Peter doesn’t always get it right - but boy, does he get this right. He just heard this teaching that deeply offended thousands of his countrymen. He just watched them turn their backs and leave. And now his teacher is turning to him and asking what he thinks of all this - are they going to leave as well? And notably, Peter does not say, “Those guys are being ridiculous, it’s not going to be that hard. We feel good about this.”
He doesn’t say that. No, what he says is, “Lord, where else are we going to go?” You see, what Jesus demands is incredibly difficult - to reorient the entirety of our lives around him? That’s a big ask. And I think Peter knows that. He knows that what Jesus is asking of him and the others is beyond their capacity to handle, and yet. And yet. He knows, that Jesus is the bread of life. He knows that Jesus is what he longs for. And so he says, “Lord, where else are we going to? You have the words of eternal life.” You are the thing. You are the prize. I want that faith.

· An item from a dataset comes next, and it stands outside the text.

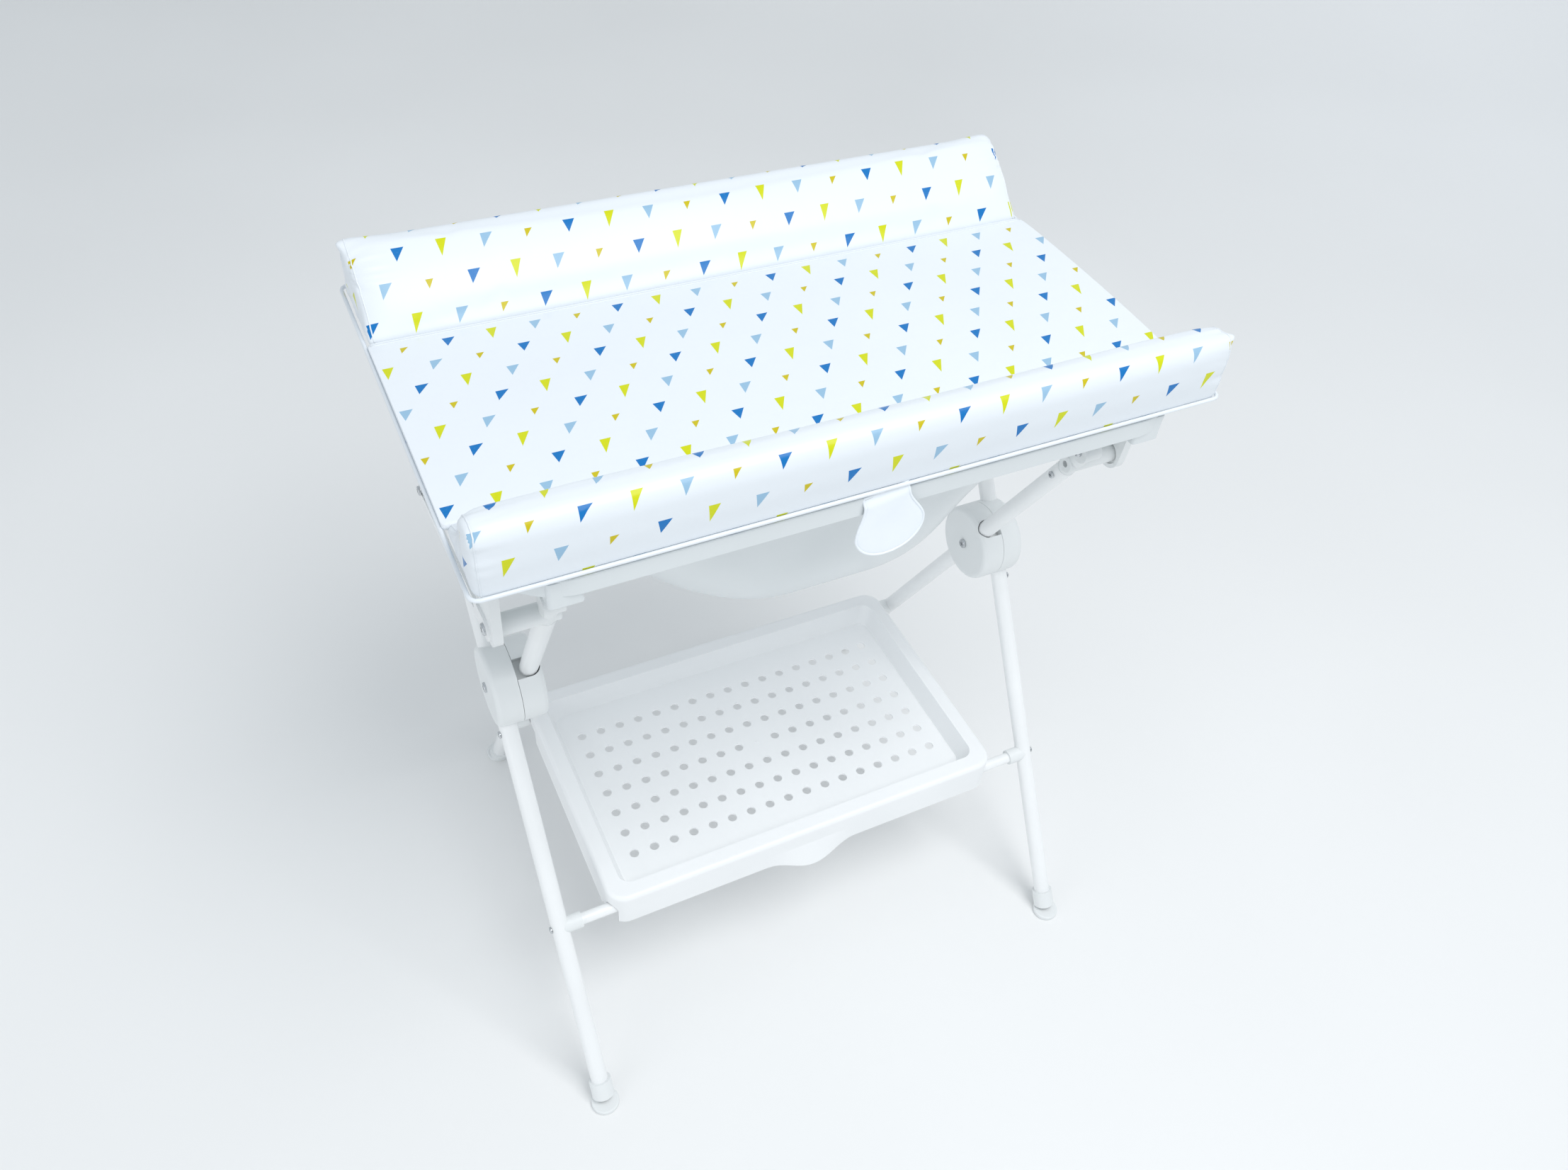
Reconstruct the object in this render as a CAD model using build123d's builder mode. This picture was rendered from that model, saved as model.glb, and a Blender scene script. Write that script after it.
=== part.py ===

Leslie Newbigin defines faith in this way, “to believe is to have been brought to the place where one knows that one has to rely completely on Jesus, and on Jesus alone.” This is the portrait of faith that John paints in his gospel - to live with full knowledge that what we need more than anything is Jesus - the one for whom we were made, the one who’s life is the light of mankind, and the one who gave his life for ours.